Given the terrain and my expected usage, I thought I’d plump for a fixie over a mountain bike. Flat terrain demands a heavy frame to keep up momentum no? Plus they look achingly hipster-cool, and the sheltered bogotano denizen has not yet learnt to despise this demographic. I was safe.

Budget constraints ever salient, I plumbed the depths of what money could buy. And to a great extent, you gets what you pays for.

While it might look bacano, corners had most certainly been cut in terms of part-quality and assembly so as to bring it down to the price I eventually paid. Assembly is no responsibility of the bike’s manufacturer, but the design and quality of the original parts – which, incidentally, have dwindled in number due to nigh-on continuous repairs – leave much to be desired.

Nevertheless, I feel I’ve reached something of a stalemate with my bike. Most of what can go wrong has gone wrong already: today’s puncture repair stop and entertaining pedal-mechanism-disintegration were genuinely unexpected. For the most part it’s settled into a pattern of serving me in begrudging, but mostly reliable, good faith.

I ride around 50 miles per week on the iron steed, my regular commute to the university campus being roughly 5km and taking around 20 minutes depending on traffic – and headwind. The commute could be almost entirely completed on cycle lanes (ciclorutas) were it not for their placement exclusively adjacent to busy roads (see below) with attendant dust/emission issues, so I divert through the leafier back streets wherever possible.

The cicloruta in the next photo runs along the left-hand side of this multilane artery - fume central

Best to avoid facing entire classes with 7am pink-eye, I say.

The ciclorutas of the city vary in quality considerably. The best are well-signed, well-surfaced, and set away far enough from the road to mitigate the worst of the choking, lead-ridden pollution. Many however are incomplete, apt only for guesswork navigation when they abruptly end, or at best continue in unpredictable directions. The network printed on city maps is imaginative at times.

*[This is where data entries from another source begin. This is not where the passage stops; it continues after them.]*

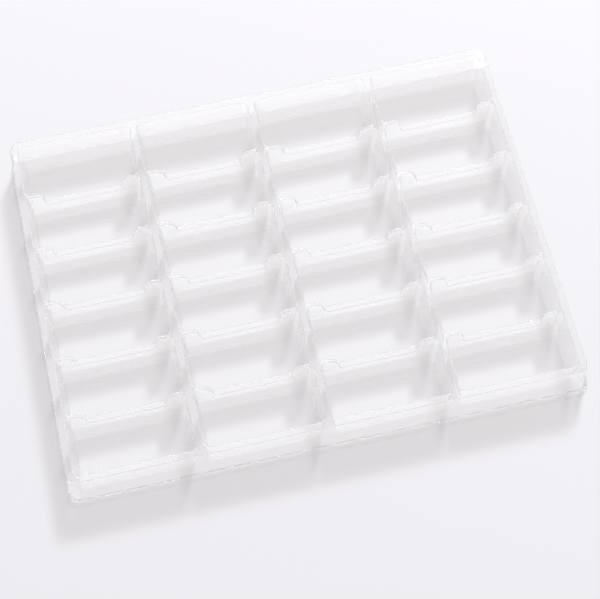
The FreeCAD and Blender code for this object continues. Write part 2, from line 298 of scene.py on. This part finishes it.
def blended(nodes, links, share, first, second):
    """A mix of two shaders; the share of the second is a number or a socket."""
    made = nodes.new("ShaderNodeMixShader")
    if isinstance(share, float):
        made.inputs["Fac"].default_value = share
    else:
        links.new(share, made.inputs["Fac"])
    links.new(first, made.inputs[1])
    links.new(second, made.inputs[2])
    return made.outputs["Shader"]


def clear_polyester():
    """Glass-clear sheet with a milky white on its walls and folds: on the walls partly the
    sheet's own haze and partly painted light that brightens them, on the folds a painted
    highlight. Lamp light goes straight through it, a little less in the walls and where it meets
    the sheet aslant."""
    CLEAR = (1, 1, 1)
    material = bpy.data.materials.new("clear polyester sheet")
    material.use_nodes = True
    nodes, links = material.node_tree.nodes, material.node_tree.links
    glass = nodes["Principled BSDF"]
    glass.inputs["Base Color"].default_value = (*CLEAR, 1)
    glass.inputs["Roughness"].default_value = 0.0
    glass.inputs["IOR"].default_value = 1.5
    glass.inputs["Transmission Weight"].default_value = 1.0

    # how level the surface lies: 1 on floors and rim, near 0 on walls and skirt
    surface = nodes.new("ShaderNodeNewGeometry")
    parts = nodes.new("ShaderNodeSeparateXYZ")
    level = nodes.new("ShaderNodeMath")
    level.operation = "ABSOLUTE"
    links.new(surface.outputs["Normal"], parts.inputs["Vector"])
    links.new(parts.outputs["Z"], level.inputs[0])

    # a milky white, partly the sheet's own haze on its walls and partly painted light there;
    # strongest on the folds, where it is a painted highlight standing in for the bright lines
    # that reflection draws along them
    haze = nodes.new("ShaderNodeBsdfTranslucent")
    haze.inputs["Color"].default_value = (*CLEAR, 1)
    veil = nodes.new("ShaderNodeBsdfDiffuse")
    veil.inputs["Color"].default_value = (*CLEAR, 1)
    haze_and_highlight = blended(nodes, links, 0.75, veil.outputs["BSDF"], haze.outputs["BSDF"])
    # how much of the milky white each surface gets: painted highlight on the folds, haze and
    # painted brightening on the walls, none on floors and rim
    haze_and_fold_highlight = ramp(nodes, [(place, (amount, amount, amount)) for place, amount in
                           ((0.12, 0.16), (0.3, 0.38), (0.45, 0.8), (0.8, 0.8), (0.97, 0))])
    links.new(level.outputs["Value"], haze_and_fold_highlight.inputs["Fac"])
    seen = blended(nodes, links, haze_and_fold_highlight.outputs["Color"], glass.outputs["BSDF"], haze_and_highlight)

    # what is left of lamp light behind one face of the sheet; light from all round loses nothing
    facing = nodes.new("ShaderNodeLayerWeight")
    facing.inputs["Blend"].default_value = 0.3
    tint = ramp(nodes, [(0.4, CLEAR), (1.0, (0.7, 0.71, 0.73))])
    walls = ramp(nodes, [(0.2, (0.855, 0.846, 0.83)), (0.9, CLEAR)])
    both = nodes.new("ShaderNodeMix")
    both.data_type = "RGBA"
    both.blend_type = "MULTIPLY"
    both.inputs["Factor"].default_value = 1
    even = nodes.new("ShaderNodeMix")
    even.data_type = "RGBA"
    even.inputs["B"].default_value = (*CLEAR, 1)
    through = nodes.new("ShaderNodeBsdfTransparent")
    light_path = nodes.new("ShaderNodeLightPath")
    links.new(facing.outputs["Facing"], tint.inputs["Fac"])
    links.new(level.outputs["Value"], walls.inputs["Fac"])
    links.new(tint.outputs["Color"], both.inputs["A"])
    links.new(walls.outputs["Color"], both.inputs["B"])
    links.new(both.outputs["Result"], even.inputs["A"])
    links.new(light_path.outputs["Is Diffuse Ray"], even.inputs["Factor"])
    links.new(even.outputs["Result"], through.inputs["Color"])

    lighting = either(nodes, links, light_path.outputs["Is Shadow Ray"],
                      light_path.outputs["Is Diffuse Ray"])
    whole = blended(nodes, links, lighting, seen, through.outputs["BSDF"])
    links.new(whole, nodes["Material Output"].inputs["Surface"])
    return material


tray.data.materials.clear()
tray.data.materials.append(clear_polyester())
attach(tray, "root")
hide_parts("tray")

# ---- The setting: a plain pale table that runs on out of sight, one soft lamp from behind and to
# the right, and even light from all round. None of it is part of the tray.
TABLE_SIZE, TABLE_DROP = 8, 0.3 * MM              # the drop keeps it clear of the tray's foot
bpy.ops.mesh.primitive_plane_add(size=TABLE_SIZE, location=(0, 0, -TABLE_DROP))
table = bpy.context.object
table.name = "table"
white = bpy.data.materials.new("white table")
white.use_nodes = True
top = white.node_tree.nodes["Principled BSDF"]
top.inputs["Base Color"].default_value = (0.90, 0.887, 0.923, 1)
top.inputs["Roughness"].default_value = 0.9
top.inputs["Specular IOR Level"].default_value = 0.0
table.data.materials.append(white)

LAMP_AZIMUTH, LAMP_HEIGHT, LAMP_DISTANCE = math.radians(62), math.radians(42), 3.0
LAMP_SIZE, LAMP_POWER = 0.55, 55
lamp_place = Vector((math.cos(LAMP_AZIMUTH) * math.cos(LAMP_HEIGHT),
                     math.sin(LAMP_AZIMUTH) * math.cos(LAMP_HEIGHT),
                     math.sin(LAMP_HEIGHT))) * LAMP_DISTANCE
bpy.ops.object.light_add(type="AREA", location=lamp_place)
lamp = bpy.context.object
lamp.data.shape = "DISK"
lamp.data.size = LAMP_SIZE
lamp.data.energy = LAMP_POWER
lamp.visible_glossy = False
lamp.visible_transmission = False
lamp.rotation_euler = (-lamp_place).to_track_quat("-Z", "Y").to_euler()

world = bpy.data.worlds.new("even light")
bpy.context.scene.world = world
world.use_nodes = True
nodes, links = world.node_tree.nodes, world.node_tree.links
around = nodes["Background"]
around.inputs["Color"].default_value = (1, 1, 1, 1)
around.inputs["Strength"].default_value = 0.6
# what the clear sheet mirrors and bends into view: a bright room, darker low down and in front
room = nodes.new("ShaderNodeBackground")
direction = nodes.new("ShaderNodeTexCoord")
toward = nodes.new("ShaderNodeVectorMath")
toward.operation = "DOT_PRODUCT"
toward.inputs[1].default_value = (0.35, 0.45, 0.82)
shade = ramp(nodes, [(0.0, (0.75, 0.75, 0.77)), (0.75, (1, 1, 1))])
kind = nodes.new("ShaderNodeLightPath")
links.new(direction.outputs["Generated"], toward.inputs[0])
links.new(toward.outputs["Value"], shade.inputs["Fac"])
links.new(shade.outputs["Color"], room.inputs["Color"])
in_sheet = either(nodes, links, kind.outputs["Is Glossy Ray"],
                  kind.outputs["Is Transmission Ray"])
sky = blended(nodes, links, in_sheet, around.outputs["Background"], room.outputs["Background"])
links.new(sky, nodes["World Output"].inputs["Surface"])

# a ray may pass many layers of sheet between the table and the lamp
THROUGH_SHEETS, BOUNCES = 64, 32
bpy.context.scene.cycles.transparent_max_bounces = THROUGH_SHEETS
bpy.context.scene.cycles.max_bounces = BOUNCES
bpy.context.scene.cycles.transmission_bounces = BOUNCES

# ---- The camera stands over the near long side, a little to its left, and looks steeply down
# across the tray, turned slightly about its own line of sight.
TARGET = Vector((0.0021, -0.0180, 0))
AZIMUTH, ELEVATION, DISTANCE = math.radians(-9.5), math.radians(63.7), 0.9142
ROLL = math.radians(3.57)
LENS, SENSOR = 99.8, 36
outward = Vector((math.sin(AZIMUTH) * math.cos(ELEVATION),
                  -math.cos(AZIMUTH) * math.cos(ELEVATION),
                  math.sin(ELEVATION)))
bpy.ops.object.camera_add(location=TARGET + outward * DISTANCE)
camera = bpy.context.object
aim = (-outward).to_track_quat("-Z", "Y").to_matrix()
camera.rotation_euler = (aim @ Matrix.Rotation(-ROLL, 3, "Z")).to_euler()
camera.data.lens = LENS
camera.data.sensor_width = SENSOR
bpy.context.scene.camera = camera
bpy.context.scene.view_settings.view_transform = "Standard"
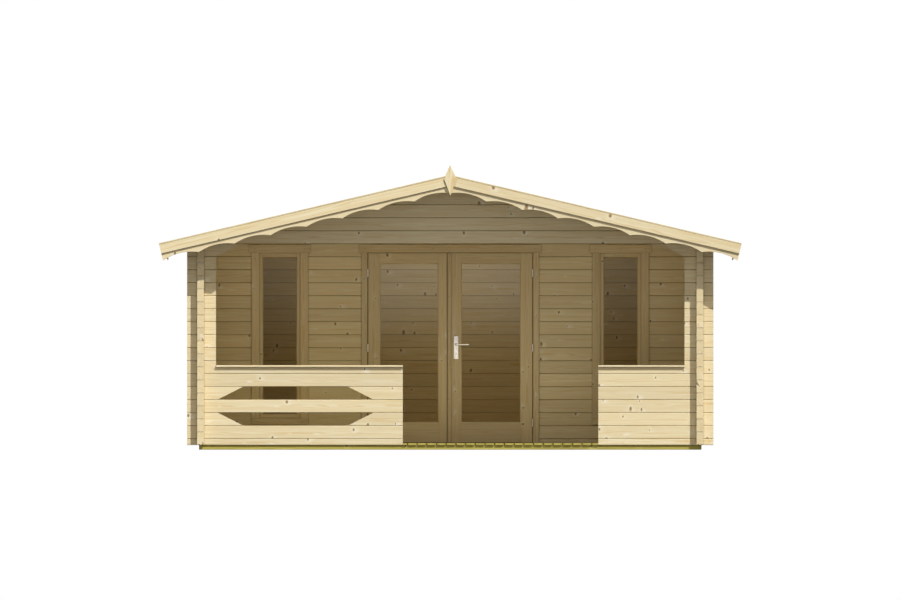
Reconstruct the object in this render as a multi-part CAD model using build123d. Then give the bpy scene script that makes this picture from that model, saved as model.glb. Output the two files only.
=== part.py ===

Smoothly dropped kerbs are inconsistently applied where cicloruta meets street (punctures and buckling), rubbish, invariably littered with broken glass (more punctures) is often strewn across the path after a resourceful street urchin’s had a good rummage but hasn’t tidied up, and of course the cicloruta is a popular parking spot for hawkers, vendors and sleepy drunks…

…and then there are the pedestrians! As a naturally brisk walker, the slow, meandering let’s-walk-five-abreast gait popular among bogotanos is frustrating on foot. When one of these unwieldy gaggles straddles the whole cycle path and ambles into the cross-hairs of a speeding cyclist with limited braking capacity (blame the workmanship), trouble’s brewing.

My recently bought clown horn is, in reality, no laughing matter, as it often warns of mere seconds before I will plough through a crowd of the offending party’s nearest and dearest and cause serious bodily harm. Needless to say I haven’t yet carried out this threat, but I feel the full-tilt menace of a honking fluorescent spectre bearing down on families and lovers alike will eventually teach people to share the pavement better. One would hope.

But while it’s still quicker, cheaper and greener than any other means of transport , I won’t be giving it up any time soon.